When Did Looking 'Like a Mom' Become an Insult?

PHOTO: A mother and daughter are pictured in this stock image. Erik Isakson/Getty Images
A mother and daughter are pictured in this stock image.

(Editor's Note: This article was originally published on Babble.com. It has been reprinted here with permission. Disney is both the parent company of Babble and ABC News.)

During a haircut consultation with a client a few weeks ago, I had a revelation. The young woman wanted a new hair cut with one stipulation: “I want to go shorter,” she said, “just don’t make me look like a mom.” To which I replied, “Oh no, no, no! I won’t.”

Then I thought about that for a minute. I’m a mom, right? After I pointed this out, my client, who is not a mother and in her early ’20s, apologized. “I didn’t intend for you to feel badly,” I explained, “I say it and all of my clients who are mothers say it too.”

Hold up. Let’s examine that.

One mom says, “Please don’t make me look like a mom,” and the other mom responds, “Of course not! I would never.” As ridiculous as that sounds, it happens all the time.

We all know what the phrase suggests. The “like a mom” trope is a long-standing stereotype, and a pretty unflattering one at that. In this particular context, mom is synonymous with outdated, frumpy, trying too hard, and perhaps even well, old. The implication is that a mother is no longer relevant, especially when it comes to beauty or fashion. For a demographic bent on improving self-esteem, that is a pretty awful way to stereotype ourselves.

Short hair seems to be the most criticized of the quintessential “mom” attributes. The truth is that they can be more flattering on older women because hair loses density as we age. Short haircuts can also be more flattering on teenagers who don’t like styling their unruly manes. Short hair isn’t “mom hair,” and mom hair isn’t bad. In fact, some of the most current, most feminine, and edgiest hairstyles happen to be cropped.

It’s also true that moms sometimes wear sweatpants, don’t bother with makeup, and skip the blow dry. You know who else does this? Um, everyone. College students, young professionals on the weekend, women who don’t have children, and of course, men of every age and demographic. It’s not a sign of giving up, whether you are studying for high school midterms or picking your triplets up from daycare. Whether you spend what some would deem “too little” time or what some would deem “too much” time on your appearance, wearing attractive (uncomfortable) clothing, makeup, and styled hair is not a requirement to prove either your beauty OR your effort at life.

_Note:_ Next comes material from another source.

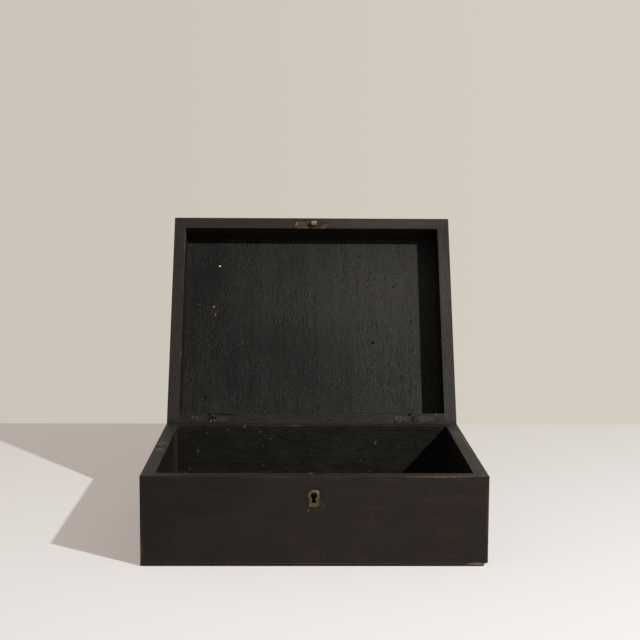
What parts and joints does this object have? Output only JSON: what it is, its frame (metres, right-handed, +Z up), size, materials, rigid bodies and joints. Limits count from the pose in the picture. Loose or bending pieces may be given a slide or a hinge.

While everyone can have casual days, the mothers I know happen to be pretty fabulous. They aren’t that different from the mothers in the media. Michelle Obama, Gwen Stefani, Tina Fey, Beyonce … women with kids are taking care of themselves, staying fit, and rocking their own individual style. When I pick up my son from school, I see a wide array people (including many dads) from different cultures and backgrounds, all unique and beautiful.

The connotation of what it is to look “like a mom” is what is outdated. Sure, many of us are afraid that motherhood has changed us and we don’t want our hair to reflect those fears about ourselves. But don’t say you don’t want to look “like a mom.” No one wants to look frumpy, so let’s drop the cliché and instead articulate how we do want to look. We can ask for hairstyles that are sexy like Gisele’s, professional like Meredith Vieira’s, sassy like Halle Berry’s, chic like Cate Blanchett’s, or edgy like Nicole Richie’s. These mothers and countless others are proving that “like a mom” is not an insult.

So the next time one of my clients with children tells me she doesn’t want to “look like a mom,” I’m going to say, “You are a mom. And you are beautiful.” Maybe it’s just hair. Maybe it’s a new way of seeing ourselves, and each other.